EXERCISE REQUIREMENTS →
Print the listing below from its opening line through the line holding "self.end(shader.outputs[0])", both ends included.

--- BEGIN DATA LINES ---

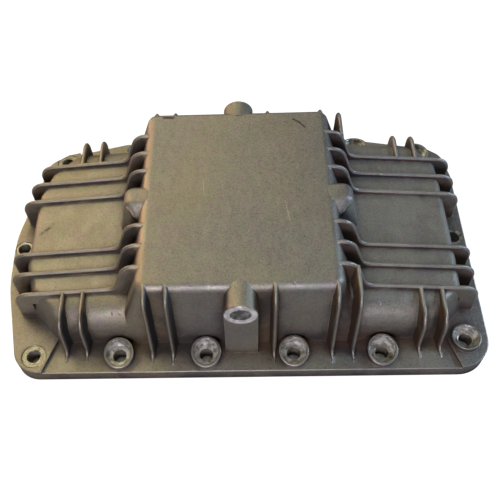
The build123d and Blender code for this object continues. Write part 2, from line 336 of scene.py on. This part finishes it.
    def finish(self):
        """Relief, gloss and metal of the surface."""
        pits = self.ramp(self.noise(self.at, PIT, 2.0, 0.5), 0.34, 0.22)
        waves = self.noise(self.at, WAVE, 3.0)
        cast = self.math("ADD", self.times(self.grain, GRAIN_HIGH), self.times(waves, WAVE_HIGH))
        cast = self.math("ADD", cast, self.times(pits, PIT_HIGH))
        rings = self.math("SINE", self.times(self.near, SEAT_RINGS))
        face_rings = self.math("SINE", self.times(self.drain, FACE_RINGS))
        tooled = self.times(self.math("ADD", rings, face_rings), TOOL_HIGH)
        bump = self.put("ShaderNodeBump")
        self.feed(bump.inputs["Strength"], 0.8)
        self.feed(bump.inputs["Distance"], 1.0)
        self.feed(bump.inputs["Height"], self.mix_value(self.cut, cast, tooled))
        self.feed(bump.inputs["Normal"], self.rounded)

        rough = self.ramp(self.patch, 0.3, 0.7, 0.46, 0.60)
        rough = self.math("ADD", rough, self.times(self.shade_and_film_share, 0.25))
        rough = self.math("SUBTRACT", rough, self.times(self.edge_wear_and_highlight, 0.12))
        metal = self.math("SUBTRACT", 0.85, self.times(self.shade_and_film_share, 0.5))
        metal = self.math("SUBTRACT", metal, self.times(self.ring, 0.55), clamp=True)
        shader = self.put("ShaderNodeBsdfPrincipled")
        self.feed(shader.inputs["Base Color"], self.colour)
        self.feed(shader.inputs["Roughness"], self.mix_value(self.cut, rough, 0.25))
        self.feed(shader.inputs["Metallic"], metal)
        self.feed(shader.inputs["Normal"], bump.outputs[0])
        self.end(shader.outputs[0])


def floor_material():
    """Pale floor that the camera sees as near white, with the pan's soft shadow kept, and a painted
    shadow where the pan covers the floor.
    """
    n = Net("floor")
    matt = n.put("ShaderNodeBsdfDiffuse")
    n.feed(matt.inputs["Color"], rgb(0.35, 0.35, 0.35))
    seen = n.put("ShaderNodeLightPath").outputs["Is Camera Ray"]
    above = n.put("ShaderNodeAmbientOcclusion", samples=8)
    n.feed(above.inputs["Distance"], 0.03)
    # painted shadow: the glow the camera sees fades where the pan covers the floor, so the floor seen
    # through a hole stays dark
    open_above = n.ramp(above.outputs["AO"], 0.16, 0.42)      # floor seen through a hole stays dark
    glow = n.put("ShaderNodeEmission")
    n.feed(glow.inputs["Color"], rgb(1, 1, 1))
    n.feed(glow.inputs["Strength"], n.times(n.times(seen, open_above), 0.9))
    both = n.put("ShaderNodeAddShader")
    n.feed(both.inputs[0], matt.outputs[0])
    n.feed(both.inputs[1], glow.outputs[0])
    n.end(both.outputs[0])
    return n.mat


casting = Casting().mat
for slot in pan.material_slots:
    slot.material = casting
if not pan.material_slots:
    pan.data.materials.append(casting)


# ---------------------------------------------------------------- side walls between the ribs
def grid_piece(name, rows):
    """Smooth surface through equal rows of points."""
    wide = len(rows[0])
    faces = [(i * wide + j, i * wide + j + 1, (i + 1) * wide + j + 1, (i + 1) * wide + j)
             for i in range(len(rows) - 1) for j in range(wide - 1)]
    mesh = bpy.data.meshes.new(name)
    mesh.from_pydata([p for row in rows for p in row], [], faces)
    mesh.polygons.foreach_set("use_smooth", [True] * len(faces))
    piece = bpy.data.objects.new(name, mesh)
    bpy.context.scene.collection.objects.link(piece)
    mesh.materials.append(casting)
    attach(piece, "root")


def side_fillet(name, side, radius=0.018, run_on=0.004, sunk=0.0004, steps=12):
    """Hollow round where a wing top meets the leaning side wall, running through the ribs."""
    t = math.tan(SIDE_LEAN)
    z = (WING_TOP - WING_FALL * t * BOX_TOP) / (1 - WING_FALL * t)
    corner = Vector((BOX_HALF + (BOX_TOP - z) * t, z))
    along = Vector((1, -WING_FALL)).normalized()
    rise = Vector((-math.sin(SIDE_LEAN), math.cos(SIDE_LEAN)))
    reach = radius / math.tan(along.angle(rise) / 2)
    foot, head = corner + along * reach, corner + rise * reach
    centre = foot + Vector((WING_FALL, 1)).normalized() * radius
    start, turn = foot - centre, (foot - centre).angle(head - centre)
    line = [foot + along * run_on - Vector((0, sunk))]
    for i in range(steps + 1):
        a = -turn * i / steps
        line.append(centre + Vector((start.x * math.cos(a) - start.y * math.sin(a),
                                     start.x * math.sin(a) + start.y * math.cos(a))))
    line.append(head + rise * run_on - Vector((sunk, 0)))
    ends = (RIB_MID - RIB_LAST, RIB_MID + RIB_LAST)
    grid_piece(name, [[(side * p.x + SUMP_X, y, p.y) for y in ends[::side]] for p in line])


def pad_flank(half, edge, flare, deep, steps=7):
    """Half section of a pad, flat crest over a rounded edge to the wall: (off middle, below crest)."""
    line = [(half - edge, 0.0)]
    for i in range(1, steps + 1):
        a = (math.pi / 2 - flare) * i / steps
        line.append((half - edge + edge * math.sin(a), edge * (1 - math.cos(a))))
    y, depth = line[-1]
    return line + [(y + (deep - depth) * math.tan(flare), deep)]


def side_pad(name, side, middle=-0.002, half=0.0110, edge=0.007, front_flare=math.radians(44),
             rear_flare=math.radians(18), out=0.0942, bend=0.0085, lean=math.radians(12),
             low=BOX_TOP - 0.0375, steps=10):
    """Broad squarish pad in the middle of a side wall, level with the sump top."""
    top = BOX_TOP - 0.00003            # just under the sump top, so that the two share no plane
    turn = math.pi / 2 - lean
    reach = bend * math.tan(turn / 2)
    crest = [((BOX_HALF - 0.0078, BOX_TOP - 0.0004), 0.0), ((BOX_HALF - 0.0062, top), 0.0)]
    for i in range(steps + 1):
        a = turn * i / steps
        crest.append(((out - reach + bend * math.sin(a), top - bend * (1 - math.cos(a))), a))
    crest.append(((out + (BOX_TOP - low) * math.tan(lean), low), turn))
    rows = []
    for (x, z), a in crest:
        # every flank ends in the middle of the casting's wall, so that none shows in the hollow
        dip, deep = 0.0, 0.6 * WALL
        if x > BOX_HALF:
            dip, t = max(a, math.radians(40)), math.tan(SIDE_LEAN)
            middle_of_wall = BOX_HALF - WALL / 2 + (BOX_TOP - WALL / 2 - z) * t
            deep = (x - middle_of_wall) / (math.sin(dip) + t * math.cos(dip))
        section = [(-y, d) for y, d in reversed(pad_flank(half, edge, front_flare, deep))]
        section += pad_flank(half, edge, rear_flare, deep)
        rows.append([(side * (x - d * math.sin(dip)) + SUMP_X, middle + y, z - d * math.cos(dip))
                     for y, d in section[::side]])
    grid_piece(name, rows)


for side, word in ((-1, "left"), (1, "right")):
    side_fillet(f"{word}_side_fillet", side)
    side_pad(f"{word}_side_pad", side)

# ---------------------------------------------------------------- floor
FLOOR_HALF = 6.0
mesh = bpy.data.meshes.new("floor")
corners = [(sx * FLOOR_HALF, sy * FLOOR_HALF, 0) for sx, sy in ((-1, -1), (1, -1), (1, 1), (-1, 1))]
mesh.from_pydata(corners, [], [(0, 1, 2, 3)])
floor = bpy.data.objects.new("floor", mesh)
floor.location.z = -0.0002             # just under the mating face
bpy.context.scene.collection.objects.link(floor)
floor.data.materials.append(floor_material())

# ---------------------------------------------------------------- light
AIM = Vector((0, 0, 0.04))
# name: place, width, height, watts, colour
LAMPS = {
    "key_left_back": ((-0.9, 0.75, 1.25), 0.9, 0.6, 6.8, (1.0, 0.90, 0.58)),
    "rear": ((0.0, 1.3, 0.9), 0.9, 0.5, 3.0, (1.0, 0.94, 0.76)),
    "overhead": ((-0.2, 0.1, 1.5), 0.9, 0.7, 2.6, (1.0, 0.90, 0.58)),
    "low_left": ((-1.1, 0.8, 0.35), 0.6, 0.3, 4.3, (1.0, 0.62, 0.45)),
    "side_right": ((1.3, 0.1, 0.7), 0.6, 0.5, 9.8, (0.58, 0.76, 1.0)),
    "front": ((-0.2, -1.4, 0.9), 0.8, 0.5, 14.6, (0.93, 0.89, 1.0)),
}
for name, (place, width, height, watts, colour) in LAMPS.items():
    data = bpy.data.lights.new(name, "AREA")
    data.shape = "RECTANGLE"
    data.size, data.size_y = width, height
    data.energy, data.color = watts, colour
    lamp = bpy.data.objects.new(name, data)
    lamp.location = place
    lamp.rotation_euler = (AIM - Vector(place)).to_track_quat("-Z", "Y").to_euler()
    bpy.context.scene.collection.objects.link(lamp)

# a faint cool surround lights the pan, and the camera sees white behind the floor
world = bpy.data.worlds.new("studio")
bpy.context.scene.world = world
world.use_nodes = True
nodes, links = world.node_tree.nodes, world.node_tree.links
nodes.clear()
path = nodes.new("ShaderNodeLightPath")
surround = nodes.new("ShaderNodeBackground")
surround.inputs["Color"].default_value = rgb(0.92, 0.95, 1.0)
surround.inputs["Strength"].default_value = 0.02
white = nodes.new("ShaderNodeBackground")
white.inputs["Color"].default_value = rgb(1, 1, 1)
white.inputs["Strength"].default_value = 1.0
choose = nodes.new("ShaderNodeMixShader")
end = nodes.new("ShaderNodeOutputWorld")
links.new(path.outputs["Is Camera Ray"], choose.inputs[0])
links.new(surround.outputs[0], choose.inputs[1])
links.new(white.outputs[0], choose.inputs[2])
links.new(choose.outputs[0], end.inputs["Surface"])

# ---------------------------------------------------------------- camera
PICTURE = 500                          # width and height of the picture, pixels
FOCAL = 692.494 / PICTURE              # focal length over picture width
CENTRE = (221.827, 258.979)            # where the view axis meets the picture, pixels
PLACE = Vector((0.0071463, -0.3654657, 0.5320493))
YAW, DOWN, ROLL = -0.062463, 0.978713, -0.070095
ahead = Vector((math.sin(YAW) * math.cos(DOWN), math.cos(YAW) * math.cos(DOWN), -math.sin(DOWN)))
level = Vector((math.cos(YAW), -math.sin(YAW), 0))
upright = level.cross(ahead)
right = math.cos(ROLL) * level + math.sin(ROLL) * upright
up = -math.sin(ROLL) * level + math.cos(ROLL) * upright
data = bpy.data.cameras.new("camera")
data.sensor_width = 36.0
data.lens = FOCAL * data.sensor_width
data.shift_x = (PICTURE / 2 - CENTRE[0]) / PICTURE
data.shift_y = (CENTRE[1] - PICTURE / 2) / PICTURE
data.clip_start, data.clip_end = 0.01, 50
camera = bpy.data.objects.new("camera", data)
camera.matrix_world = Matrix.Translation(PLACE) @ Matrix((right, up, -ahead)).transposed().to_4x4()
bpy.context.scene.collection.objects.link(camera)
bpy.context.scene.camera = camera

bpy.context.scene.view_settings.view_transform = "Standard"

--- END DATA LINES ---

FINISHED EXERCISE →
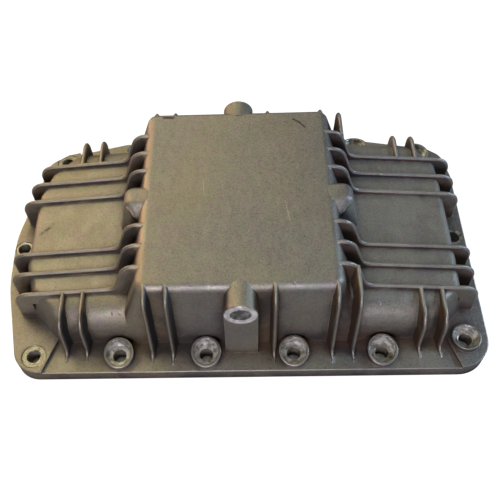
The build123d and Blender code for this object continues. Write part 2, from line 336 of scene.py on. This part finishes it.
    def finish(self):
        """Relief, gloss and metal of the surface."""
        pits = self.ramp(self.noise(self.at, PIT, 2.0, 0.5), 0.34, 0.22)
        waves = self.noise(self.at, WAVE, 3.0)
        cast = self.math("ADD", self.times(self.grain, GRAIN_HIGH), self.times(waves, WAVE_HIGH))
        cast = self.math("ADD", cast, self.times(pits, PIT_HIGH))
        rings = self.math("SINE", self.times(self.near, SEAT_RINGS))
        face_rings = self.math("SINE", self.times(self.drain, FACE_RINGS))
        tooled = self.times(self.math("ADD", rings, face_rings), TOOL_HIGH)
        bump = self.put("ShaderNodeBump")
        self.feed(bump.inputs["Strength"], 0.8)
        self.feed(bump.inputs["Distance"], 1.0)
        self.feed(bump.inputs["Height"], self.mix_value(self.cut, cast, tooled))
        self.feed(bump.inputs["Normal"], self.rounded)

        rough = self.ramp(self.patch, 0.3, 0.7, 0.46, 0.60)
        rough = self.math("ADD", rough, self.times(self.shade_and_film_share, 0.25))
        rough = self.math("SUBTRACT", rough, self.times(self.edge_wear_and_highlight, 0.12))
        metal = self.math("SUBTRACT", 0.85, self.times(self.shade_and_film_share, 0.5))
        metal = self.math("SUBTRACT", metal, self.times(self.ring, 0.55), clamp=True)
        shader = self.put("ShaderNodeBsdfPrincipled")
        self.feed(shader.inputs["Base Color"], self.colour)
        self.feed(shader.inputs["Roughness"], self.mix_value(self.cut, rough, 0.25))
        self.feed(shader.inputs["Metallic"], metal)
        self.feed(shader.inputs["Normal"], bump.outputs[0])
        self.end(shader.outputs[0])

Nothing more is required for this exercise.